Mad Max (Collector’s Edition): Hey, lookie there, just in time for the much-ballyhooed release of Mad Max: Fury Road, we’ve got an all-new Blu-ray release of the grubby, low-budget Ozploitation movie that started it all. In light of the giant franchise it became, it’s a little shocking to see what a rough-and-tumble effort this is — and how young star Mel Gibson was.
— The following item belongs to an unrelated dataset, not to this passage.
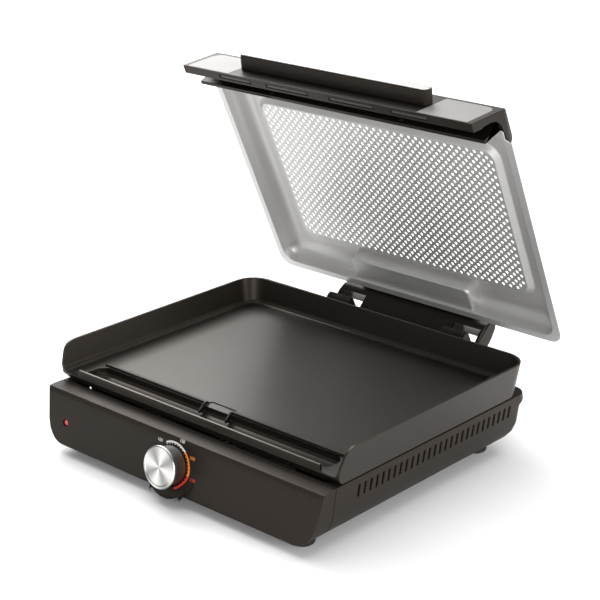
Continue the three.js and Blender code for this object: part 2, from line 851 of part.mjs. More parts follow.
// Hinge bracket: a plate in the lid's rear pocket that necks down behind it to the hinge axis.
const bracketNeck = push(
  [
    [154.4, 126, 1],
    [154.4, 110, 8],
    [167.8, 84, 4],
    [167.8, 68, 6],
    [176, 60.4, 5],
    [188, 60.4, 5],
    [hinge.y + hinge.barrel, 70, 6],
    [hinge.y + hinge.barrel, 82, 6],
    [184, 106, 6],
    [178.6, 122, 5],
    [169, 136.2, 6],
    [150, 137, 3],
    [150, 127.8],
  ],
  "x",
  -117.5,
  117.5,
  4,
);
const pocketFloor = pocketTop + gap;
const bracketTop = 136.6;
const bracketPlate = push(
  [
    [lidY(pocket.front - 6), pocketFloor],
    [156, pocketFloor],
    [156, bracketTop],
    [lidY(pocket.front - 6) + 6, bracketTop, 4],
    [lidY(pocket.front - 6), 131, 3],
  ],
  "x",
  -pocket.halfWidth + 6,
  pocket.halfWidth - 6,
  3,
);
const neckRoof = block([-118, 118], [150, 156], [pocketFloor - 5, 140]);
const towerRoom = sides.map(([, side]) =>
  rodX(46, side > 0 ? 72.5 : -113.5, side > 0 ? 113.5 : -72.5, hinge.y, hinge.z, 36),
);
const hingeBracket = cut(
  join(cut(bracketNeck, cut(neckRoof, block([-91, 91], [140, 160], [pocketFloor, 150]))), bracketPlate),
  ...towerRoom,
  rodX(hinge.pinRadius + gap, 59, 140, hinge.y, hinge.z),
  rodX(hinge.pinRadius + gap, -140, -59, hinge.y, hinge.z),
  ...onStuds(rod(stud.radius + gap, -2, 30, 12)),
);
piece("hinge_bracket", hingeBracket, blackPlastic, lidGroup);
const nutSeat = bracketTop - pocketTop + gap;
const studNut = cut(rod(3.4, nutSeat, nutSeat + 2.6, 6), rod(stud.radius + gap, 0, 30, 12));
onStuds(studNut).forEach((nut, i) => {
  piece(`bracket_nut_${i + 1}`, nut, darkSteel, lidGroup);
});

// Visor: the black front of the lid, a sloped face with a deep lip, a rib behind it and a cheek at
// each end that arches over the plate's side wall.
const visorFaceTop = visor.front - visor.topSetback;
const visorSkin = push(
  fromLid([
    [visor.front, visor.bottom],
    [visorFaceTop, visor.top, 2],
    [visorFaceTop - 9, visor.roof - 3, 6],
    [visorFaceTop - 18, visor.roof, 3],
    [visor.rear + 6, visor.roof, 3],
    [visor.rear, visor.roof - 1],
    [visor.rear, visor.roof - 3],
    [visorFaceTop - 21, visor.roof - 3.4, 4],
    [visorFaceTop - 11, visor.roof - 9, 4],
    [visorFaceTop - 4, 2, 4],
    [visor.front - visor.lip, visor.bottom + 3],
    [visor.front - visor.lip, visor.bottom],
  ]),
  "x",
  -visor.rearHalfWidth,
  visor.rearHalfWidth,
  4,
);
const ribHalfWidth = visor.halfWidth - 2;
const visorRib = push(
  fromLid([
    [326, -29, 1],
    [326, 12],
    [322, 14],
    [321, -29, 1],
  ]),
  "x",
  -ribHalfWidth,
  ribHalfWidth,
  2,
);
const ribBridge = push(
  fromLid([
    [340, -2],
    [338, 12],
    [321, 16],
    [321, 2],
    [334, -2],
  ]),
  "x",
  -ribHalfWidth,
  ribHalfWidth,
  2,
);
const cheekProfile = fromLid([
  [visor.front, visor.bottom],
  [visorFaceTop, visor.top, 4],
  [visorFaceTop - 9, visor.roof - 3, 6],
  [visorFaceTop - 18, visor.roof, 3],
  [visor.rear + 4, visor.roof, 3],
  [visor.rear - 0.5, 4, 2],
  [visor.rear + 1, 0.6, 1],
  [311, 0.6, 3],
  [329, -5, 9],
  [342.5, -28, 5],
  [visor.front - visor.lip, visor.bottom + 1],
  [visor.front - visor.lip, visor.bottom],
]);
const cheeks = sides.map(([, side]) =>
  push(
    cheekProfile,
    "x",
    side > 0 ? 203 : -visor.rearHalfWidth,
    side > 0 ? visor.rearHalfWidth : -203,
    5,
  ),
);
// Room for the plate's side walls, which the closed visor stands over.
const plateRoom = push(
  [
    [60, plate.rim + 1.2],
    [-166, plate.rim + 1.2],
    [-183, plate.rim - 0.3, 12],
    [plate.front - 1, 97.3, 3],
    [plate.front - 0.8, 86],
    [-185.4, 76],
    [60, 76],
  ],
  "x",
  -240,
  240,
  8,
);
const visorPlan = push(
  [
    [-visor.halfWidth, lidY(visor.front + 2)],
    [visor.halfWidth, lidY(visor.front + 2)],
    [visor.halfWidth, lidY(visor.front), 4],
    [visor.rearHalfWidth, lidY(visor.rear)],
    [visor.rearHalfWidth, lidY(250)],
    [-visor.rearHalfWidth, lidY(250)],
    [-visor.rearHalfWidth, lidY(visor.rear)],
    [-visor.halfWidth, lidY(visor.front), 4],
  ],
  "z",
  60,
  170,
  3,
);
// The top corners of the sloped face are rounded off, seen from the front.
const cornerRound = push(
  [
    [-visor.rearHalfWidth, 60],
    [visor.rearHalfWidth, 60],
    [visor.rearHalfWidth, lidZ(visor.roof), 30],
    [-visor.rearHalfWidth, lidZ(visor.roof), 30],
  ],
  "y",
  -260,
  -120,
  6,
);
const lipSlots = sides.flatMap(([, side]) =>
  [
    [16, 82],
    [107, 159],
  ].map(([near, far]) =>
    block(
      side > 0 ? [near, far] : [-far, -near],
      [lidY(visor.front - 3.5), lidY(visor.front - visor.lip + 3.5)],
      [lidZ(visor.bottom - 1), lidZ(visor.bottom + 1.6)],
    ),
  ),
);
// The sloped face's own axes: local y up the face from its lowest edge, local z out of it.
const faceLean = THREE.MathUtils.radToDeg(Math.atan2(visor.topSetback, visor.top - visor.bottom));
const onFace = (body) =>
  body.rotate([90 - faceLean, 0, 0]).translate([0, lidY(visor.front), lidZ(visor.bottom)]);
const faceHeight = Math.hypot(visor.topSetback, visor.top - visor.bottom);
const trimOutline = (inset, side) => {
  const near = grip.halfLength + 1 + inset;
  const far = visor.halfWidth - 7 - inset;
  const low = 2 + inset;
  const high = faceHeight - 4 - inset;
  const corners = [
    [side * near, low],
    [side * far, low],
    [side * far, high, 14],
    [side * near, high],
  ];
  return side > 0 ? corners : corners.reverse();
};
const trimRecess = sides.map(([, side]) => onFace(push(trimOutline(-gap, side), "z", -1.3, 3, 5)));
const handleScrewPlaces = [-100, 100].map((x) => [x, grip.low + grip.thickness / 2]);
const handleBores = (radius, from, to) =>
  handleScrewPlaces.map(([x, up]) => onFace(rod(radius, from, to, 12).translate([x, up, 0])));
const visorBody = cut(
  join(visorSkin, visorRib, ribBridge, ...cheeks.map((cheek) => cut(cheek, plateRoom)))
    .intersect(visorPlan)
    .intersect(cornerRound),
  lidBlank(0.4),
  ...lipSlots,
  ...trimRecess,
  ...handleBores(1.4, -30, 5),
  ...handleBores(3.2, -30, -4.6),
);
piece("lid_visor", visorBody, blackPlastic, lidGroup);
sides.forEach(([place, side]) => {
  piece(`visor_trim_${place}`, onFace(push(trimOutline(0, side), "z", -1, 0.2, 5)), satinSteel, lidGroup);
});

const gripOutline = (inset) => {
  const low = grip.low + inset;
  const high = grip.low + grip.thickness - inset;
  const end = grip.halfLength - inset;
  return [
    [-end, low, 7],
    [end, low, 7],
    [end, high, 9],
    [-end, high, 9],
  ];
};
const gripBody = cut(
  onFace(push(gripOutline(0), "z", gap, grip.reach, 5)),
  ...handleBores(1.3, -5, 12),
);
piece("handle_grip", gripBody, blackPlastic, lidGroup);
piece(
  "handle_cap",
  onFace(push(gripOutline(0.4), "z", grip.reach + gap, grip.reach + gap + grip.cap, 5)),
  satinSteel,
  lidGroup,
);
handleScrewPlaces.forEach(([x, up], i) => {
  const body = screw(2.6, 1.6, 1, 14).translate([x, up, -6.5]);
  piece(`handle_screw_${i + 1}`, onFace(body), darkSteel, lidGroup);
});

// The lid turns about the hinge axis from closed to its open rest.
lidGroup.children.forEach((mesh) => mesh.position.set(0, -hinge.y, -hinge.z));
lidGroup.position.set(0, hinge.y, hinge.z);
lidGroup.rotation.x = THREE.MathUtils.degToRad(-lid.opening);

// The origin is the middle of the object's footprint, on the table.
const bounds = new THREE.Box3().setFromObject(griddle, true);
griddle.position.set(0, -(bounds.min.y + bounds.max.y) / 2, -bounds.min.z);

export default griddle;
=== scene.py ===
# Electric griddle: finished surfaces, a perforated lid and a printed dial around the CAD model.
import json
import math

import bmesh
import bpy
from mathutils import Matrix, Vector
from mathutils.bvhtree import BVHTree
from mathutils.geometry import delaunay_2d_cdt


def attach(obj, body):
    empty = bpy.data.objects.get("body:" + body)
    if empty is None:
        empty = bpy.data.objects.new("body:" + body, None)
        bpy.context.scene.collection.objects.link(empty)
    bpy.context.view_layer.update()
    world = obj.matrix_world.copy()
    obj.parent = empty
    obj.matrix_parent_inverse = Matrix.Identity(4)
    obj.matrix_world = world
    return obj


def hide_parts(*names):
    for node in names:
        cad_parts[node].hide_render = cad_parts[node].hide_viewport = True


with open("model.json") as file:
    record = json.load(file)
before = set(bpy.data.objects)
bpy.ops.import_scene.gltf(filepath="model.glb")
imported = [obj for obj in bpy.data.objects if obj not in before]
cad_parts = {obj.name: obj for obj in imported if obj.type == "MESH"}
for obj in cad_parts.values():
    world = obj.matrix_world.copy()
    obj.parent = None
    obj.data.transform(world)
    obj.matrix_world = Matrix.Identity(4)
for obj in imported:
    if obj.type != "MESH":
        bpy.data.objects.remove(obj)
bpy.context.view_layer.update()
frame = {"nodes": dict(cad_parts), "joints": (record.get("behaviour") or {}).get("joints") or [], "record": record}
print("frame loaded")

mm = 0.001
behaviour = frame["record"]["behaviour"]
bodyOfNode = {node: body for body, nodes in behaviour["bodies"].items() for node in nodes}
slotOfNode = {part["node"]: part["material_slot"] for part in frame["record"]["subparts"]}
joints = {joint["name"]: joint for joint in frame["joints"]}


def aimed(obj, place, target):
    obj.location = place
    obj.rotation_euler = (Vector(target) - Vector(place)).to_track_quat("-Z", "Y").to_euler()


cameraSetup = {
    "azimuth": 42.0,  # degrees round from the front
    "elevation": 20.25,
    "distance": 2.0503,
    "lens": 100.16,
    "sensor": 36,
    "seesTo": 50,
    "hingeBehind": 0.1818,  # the aim starts on the floor, this far in front of the hinge axis
    "aside": -0.004,  # and moves along the picture's own right
    "above": 0.1704,  # and along its own up
}


def makeCamera(setup):
    data = bpy.data.cameras.new("camera")
    data.lens = setup["lens"]
    data.sensor_width = setup["sensor"]
    data.clip_end = setup["seesTo"]
    camera = bpy.data.objects.new("camera", data)
    bpy.context.scene.collection.objects.link(camera)
    azimuth, elevation = math.radians(setup["azimuth"]), math.radians(setup["elevation"])
    flat = math.cos(elevation)
    back = Vector((math.sin(azimuth) * flat, -math.cos(azimuth) * flat, math.sin(elevation)))
    right = Vector((math.cos(azimuth), math.sin(azimuth), 0))
    up = back.cross(right)
    hingeY = joints["lid_hinge"]["pos_m"][1]
    aim = Vector((0, hingeY - setup["hingeBehind"], 0)) + right * setup["aside"] + up * setup["above"]
    turn = Matrix((right, up, back)).transposed().to_4x4()
    camera.matrix_world = Matrix.Translation(aim + back * setup["distance"]) @ turn
    bpy.context.scene.camera = camera


makeCamera(cameraSetup)
print("camera placed")

studio = {
    "floorSize": 14,
    "aimHeight": 0.15,  # the lights point at this height over the middle of the floor
    "world": (0.98, 0.99, 1.0),
    "worldStrength": 0.4,
    "sun": {"from": (-0.3, 0.45, 1.9), "strength": 2.3, "spread": 75},  # a bright sky behind on the left
    "panels": {
        # place, size, watts
        "windowLeft": ((-1.9, 0.9, 1.9), (1.8, 1.4), 72),
        "sideRight": ((2.4, 0.5, 0.5), (1.6, 0.8), 34),
        "frontRight": ((1.7, -2.2, 0.9), (1.2, 1.0), 34),
    },
}


def addLight(name, kind, place, settings):
    data = bpy.data.lights.new(name, kind)
    for key, value in settings.items():
        setattr(data, key, value)
    lamp = bpy.data.objects.new(name, data)
    bpy.context.scene.collection.objects.link(lamp)
    aimed(lamp, place, (0, 0, studio["aimHeight"]))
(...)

Director George Miller hadn’t quite figured out the recipe for these pictures just yet (the domestic terror stuff doesn’t land with the same impact as the visceral chaos of the chase scenes — which he quickly rectified for The Road Warrior), but it’s a brash action flick filled with nasty jolts and muscular set pieces. (Includes all of the features from MGM’s 2010 Blu-ray — audio commentary, featurettes, trailers, photo galleries — plus a new 26-minute compilation of interviews.)


Mahogany (The Couture Edition): Stars Diana Ross and Billy Dee Williams re-teamed with Motown impresario/film producer Berry Gordy (who fired director Tony Richardson during the production and took over himself) three years after the success of Lady Sings the Blues for this soapy tale of a meek designer’s rise to the top of the fashion industry. The result is the sort of glorious mess than demands your attention; it’s broader than the broadest melodrama, but the social commentary is candid and earnest and the performances are fascinating, particularly Anthony Perkins’ (whose own private life adds a fascinating subtext to his scenes). And it gets really interesting when it puts its three stars together in the third act, particularly in a scene of psychosexual struggle between Perkins and Williams that feels like another movie altogether (and a great, bonkers one at that). Not a great movie, but the kind of risky, ambitious stew that’s all too rare these days. (Includes photo gallery.)